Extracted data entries
>> Begin
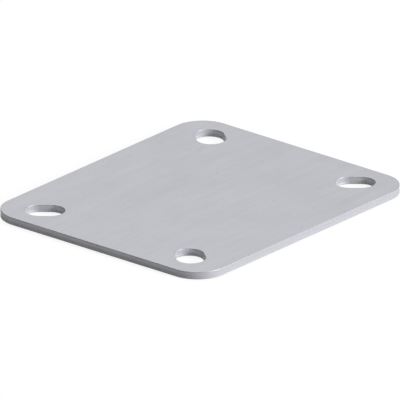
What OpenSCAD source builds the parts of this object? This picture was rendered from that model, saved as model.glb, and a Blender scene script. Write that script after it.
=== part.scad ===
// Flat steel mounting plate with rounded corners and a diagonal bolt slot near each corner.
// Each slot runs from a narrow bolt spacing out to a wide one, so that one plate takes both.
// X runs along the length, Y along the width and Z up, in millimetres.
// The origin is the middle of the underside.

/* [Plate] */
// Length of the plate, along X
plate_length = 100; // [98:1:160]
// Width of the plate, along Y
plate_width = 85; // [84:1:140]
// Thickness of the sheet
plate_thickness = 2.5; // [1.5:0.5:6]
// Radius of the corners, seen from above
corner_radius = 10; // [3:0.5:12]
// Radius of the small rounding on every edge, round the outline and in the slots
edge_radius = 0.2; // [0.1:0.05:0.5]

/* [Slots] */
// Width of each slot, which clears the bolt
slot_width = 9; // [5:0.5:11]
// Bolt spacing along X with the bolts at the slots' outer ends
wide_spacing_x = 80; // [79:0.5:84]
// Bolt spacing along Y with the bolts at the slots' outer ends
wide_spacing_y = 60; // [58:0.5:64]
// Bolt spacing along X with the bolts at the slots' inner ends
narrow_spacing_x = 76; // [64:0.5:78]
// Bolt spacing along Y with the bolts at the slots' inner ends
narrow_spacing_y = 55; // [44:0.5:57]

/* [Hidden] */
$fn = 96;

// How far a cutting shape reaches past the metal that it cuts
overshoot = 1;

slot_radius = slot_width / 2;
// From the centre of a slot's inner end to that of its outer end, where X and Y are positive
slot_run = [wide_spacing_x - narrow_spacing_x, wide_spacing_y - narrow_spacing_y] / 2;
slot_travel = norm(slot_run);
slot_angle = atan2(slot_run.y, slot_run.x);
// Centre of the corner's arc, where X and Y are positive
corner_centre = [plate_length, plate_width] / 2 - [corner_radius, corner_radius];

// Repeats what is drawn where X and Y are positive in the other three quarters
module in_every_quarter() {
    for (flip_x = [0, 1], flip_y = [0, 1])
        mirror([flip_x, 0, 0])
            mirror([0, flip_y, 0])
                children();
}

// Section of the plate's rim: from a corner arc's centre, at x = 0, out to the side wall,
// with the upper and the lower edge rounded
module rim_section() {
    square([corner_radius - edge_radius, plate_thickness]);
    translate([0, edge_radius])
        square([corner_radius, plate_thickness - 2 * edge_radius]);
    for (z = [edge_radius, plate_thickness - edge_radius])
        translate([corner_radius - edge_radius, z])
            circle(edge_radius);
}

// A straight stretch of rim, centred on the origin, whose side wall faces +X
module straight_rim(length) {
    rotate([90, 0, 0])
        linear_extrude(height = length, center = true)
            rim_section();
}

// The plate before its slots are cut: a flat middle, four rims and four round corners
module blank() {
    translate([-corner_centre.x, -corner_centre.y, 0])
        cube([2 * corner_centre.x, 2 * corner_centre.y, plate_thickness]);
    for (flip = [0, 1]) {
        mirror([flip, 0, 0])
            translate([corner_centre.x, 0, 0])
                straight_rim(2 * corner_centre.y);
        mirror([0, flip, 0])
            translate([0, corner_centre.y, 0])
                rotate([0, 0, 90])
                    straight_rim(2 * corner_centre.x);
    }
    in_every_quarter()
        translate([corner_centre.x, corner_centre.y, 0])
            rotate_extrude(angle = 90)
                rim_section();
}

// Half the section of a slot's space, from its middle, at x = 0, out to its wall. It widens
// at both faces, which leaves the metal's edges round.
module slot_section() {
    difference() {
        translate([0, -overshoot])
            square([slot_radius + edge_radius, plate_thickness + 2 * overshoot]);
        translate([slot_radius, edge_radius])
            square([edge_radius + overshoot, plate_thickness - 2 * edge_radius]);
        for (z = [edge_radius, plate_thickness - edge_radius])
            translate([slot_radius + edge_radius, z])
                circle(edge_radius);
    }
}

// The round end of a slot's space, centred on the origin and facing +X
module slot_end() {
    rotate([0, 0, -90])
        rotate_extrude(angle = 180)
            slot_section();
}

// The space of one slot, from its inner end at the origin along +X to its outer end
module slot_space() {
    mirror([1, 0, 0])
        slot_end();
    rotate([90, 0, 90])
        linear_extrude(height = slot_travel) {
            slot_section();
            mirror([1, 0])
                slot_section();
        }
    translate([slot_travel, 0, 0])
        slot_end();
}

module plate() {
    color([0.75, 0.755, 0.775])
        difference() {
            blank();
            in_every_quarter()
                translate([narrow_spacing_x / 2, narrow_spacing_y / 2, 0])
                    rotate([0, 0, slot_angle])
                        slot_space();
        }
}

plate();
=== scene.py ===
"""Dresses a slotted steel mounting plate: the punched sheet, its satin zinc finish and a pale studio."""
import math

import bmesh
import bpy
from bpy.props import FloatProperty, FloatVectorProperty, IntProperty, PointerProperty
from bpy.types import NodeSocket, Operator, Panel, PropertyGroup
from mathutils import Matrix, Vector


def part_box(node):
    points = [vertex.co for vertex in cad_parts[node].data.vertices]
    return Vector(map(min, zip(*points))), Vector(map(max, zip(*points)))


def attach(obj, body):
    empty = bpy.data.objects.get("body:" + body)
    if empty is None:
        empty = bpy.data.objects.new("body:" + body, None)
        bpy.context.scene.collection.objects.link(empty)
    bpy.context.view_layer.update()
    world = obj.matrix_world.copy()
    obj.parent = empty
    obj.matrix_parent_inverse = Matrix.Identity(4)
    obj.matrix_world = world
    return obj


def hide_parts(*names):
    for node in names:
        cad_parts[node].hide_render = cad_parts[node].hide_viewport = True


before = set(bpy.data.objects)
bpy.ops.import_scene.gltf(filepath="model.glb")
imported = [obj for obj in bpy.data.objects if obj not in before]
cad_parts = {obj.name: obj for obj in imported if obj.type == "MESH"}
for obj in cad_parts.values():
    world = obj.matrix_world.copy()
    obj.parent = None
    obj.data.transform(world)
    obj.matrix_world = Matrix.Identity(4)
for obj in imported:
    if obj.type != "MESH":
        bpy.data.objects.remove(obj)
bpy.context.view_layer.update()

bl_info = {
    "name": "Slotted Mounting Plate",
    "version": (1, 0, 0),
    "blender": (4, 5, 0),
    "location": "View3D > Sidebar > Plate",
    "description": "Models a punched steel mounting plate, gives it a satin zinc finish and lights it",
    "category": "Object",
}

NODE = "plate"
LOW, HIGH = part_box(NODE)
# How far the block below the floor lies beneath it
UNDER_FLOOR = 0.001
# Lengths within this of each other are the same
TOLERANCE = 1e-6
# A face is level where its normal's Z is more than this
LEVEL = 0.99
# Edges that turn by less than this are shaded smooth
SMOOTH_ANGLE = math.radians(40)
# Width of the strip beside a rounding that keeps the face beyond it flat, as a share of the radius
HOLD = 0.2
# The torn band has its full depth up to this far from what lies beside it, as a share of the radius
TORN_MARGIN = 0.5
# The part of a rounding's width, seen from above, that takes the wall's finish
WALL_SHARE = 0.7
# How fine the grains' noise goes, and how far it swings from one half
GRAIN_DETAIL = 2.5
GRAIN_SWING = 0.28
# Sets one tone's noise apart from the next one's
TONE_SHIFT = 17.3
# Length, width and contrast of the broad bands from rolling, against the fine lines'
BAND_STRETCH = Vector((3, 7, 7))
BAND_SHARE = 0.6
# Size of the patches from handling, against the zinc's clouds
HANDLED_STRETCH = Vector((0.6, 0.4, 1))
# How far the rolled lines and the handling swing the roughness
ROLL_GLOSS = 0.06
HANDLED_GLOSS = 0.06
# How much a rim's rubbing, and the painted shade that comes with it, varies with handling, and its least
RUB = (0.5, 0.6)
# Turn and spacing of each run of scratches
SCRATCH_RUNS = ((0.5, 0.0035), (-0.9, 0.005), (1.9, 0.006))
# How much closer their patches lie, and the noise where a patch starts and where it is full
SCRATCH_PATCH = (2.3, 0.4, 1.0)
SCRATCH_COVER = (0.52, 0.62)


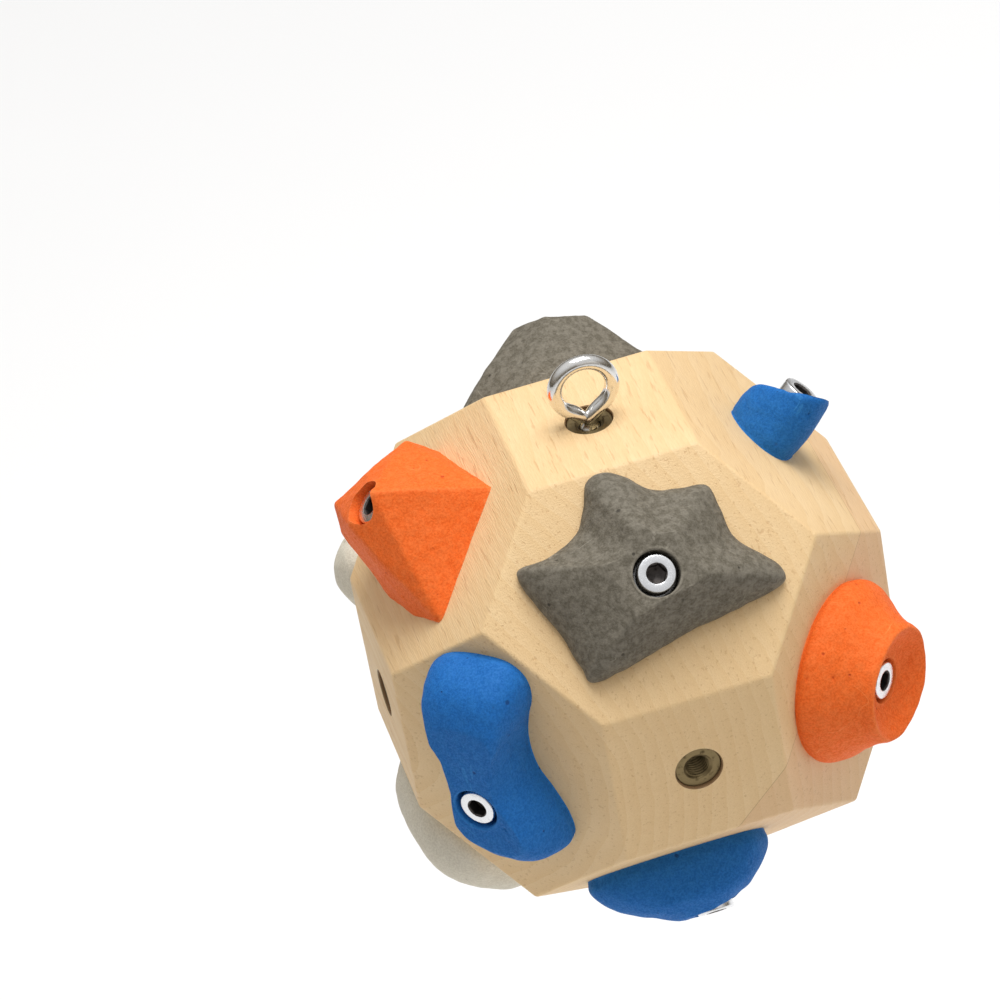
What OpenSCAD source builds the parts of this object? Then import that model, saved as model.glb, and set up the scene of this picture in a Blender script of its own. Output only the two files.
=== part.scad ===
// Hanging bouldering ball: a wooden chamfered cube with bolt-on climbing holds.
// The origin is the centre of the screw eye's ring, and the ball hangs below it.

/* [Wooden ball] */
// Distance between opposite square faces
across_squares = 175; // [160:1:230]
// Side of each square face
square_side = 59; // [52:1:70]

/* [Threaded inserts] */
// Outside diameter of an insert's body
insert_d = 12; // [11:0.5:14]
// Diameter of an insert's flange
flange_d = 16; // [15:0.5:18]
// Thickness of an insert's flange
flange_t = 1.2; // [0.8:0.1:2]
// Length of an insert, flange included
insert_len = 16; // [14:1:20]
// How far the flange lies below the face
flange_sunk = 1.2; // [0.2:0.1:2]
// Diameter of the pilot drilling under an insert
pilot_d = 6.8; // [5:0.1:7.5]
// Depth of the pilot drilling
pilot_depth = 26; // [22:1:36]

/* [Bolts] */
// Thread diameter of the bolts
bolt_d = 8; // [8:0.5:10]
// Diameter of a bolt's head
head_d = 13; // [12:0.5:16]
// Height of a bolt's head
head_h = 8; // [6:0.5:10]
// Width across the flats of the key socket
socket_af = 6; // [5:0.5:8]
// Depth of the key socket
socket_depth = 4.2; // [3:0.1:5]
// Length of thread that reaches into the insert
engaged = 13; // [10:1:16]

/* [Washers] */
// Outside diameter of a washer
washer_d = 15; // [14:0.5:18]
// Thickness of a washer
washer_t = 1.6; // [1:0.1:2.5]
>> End
*Exercise objective*.
Reproduce, exactly as written, the stretch of lines whose first line is the one with "to its outer end" and whose last line is the one with "points = [vertex.co".

*Solved exercise*.
// The space of one slot, from its inner end at the origin along +X to its outer end
module slot_space() {
    mirror([1, 0, 0])
        slot_end();
    rotate([90, 0, 90])
        linear_extrude(height = slot_travel) {
            slot_section();
            mirror([1, 0])
                slot_section();
        }
    translate([slot_travel, 0, 0])
        slot_end();
}

module plate() {
    color([0.75, 0.755, 0.775])
        difference() {
            blank();
            in_every_quarter()
                translate([narrow_spacing_x / 2, narrow_spacing_y / 2, 0])
                    rotate([0, 0, slot_angle])
                        slot_space();
        }
}

plate();
=== scene.py ===
"""Dresses a slotted steel mounting plate: the punched sheet, its satin zinc finish and a pale studio."""
import math

import bmesh
import bpy
from bpy.props import FloatProperty, FloatVectorProperty, IntProperty, PointerProperty
from bpy.types import NodeSocket, Operator, Panel, PropertyGroup
from mathutils import Matrix, Vector


def part_box(node):
    points = [vertex.co for vertex in cad_parts[node].data.vertices]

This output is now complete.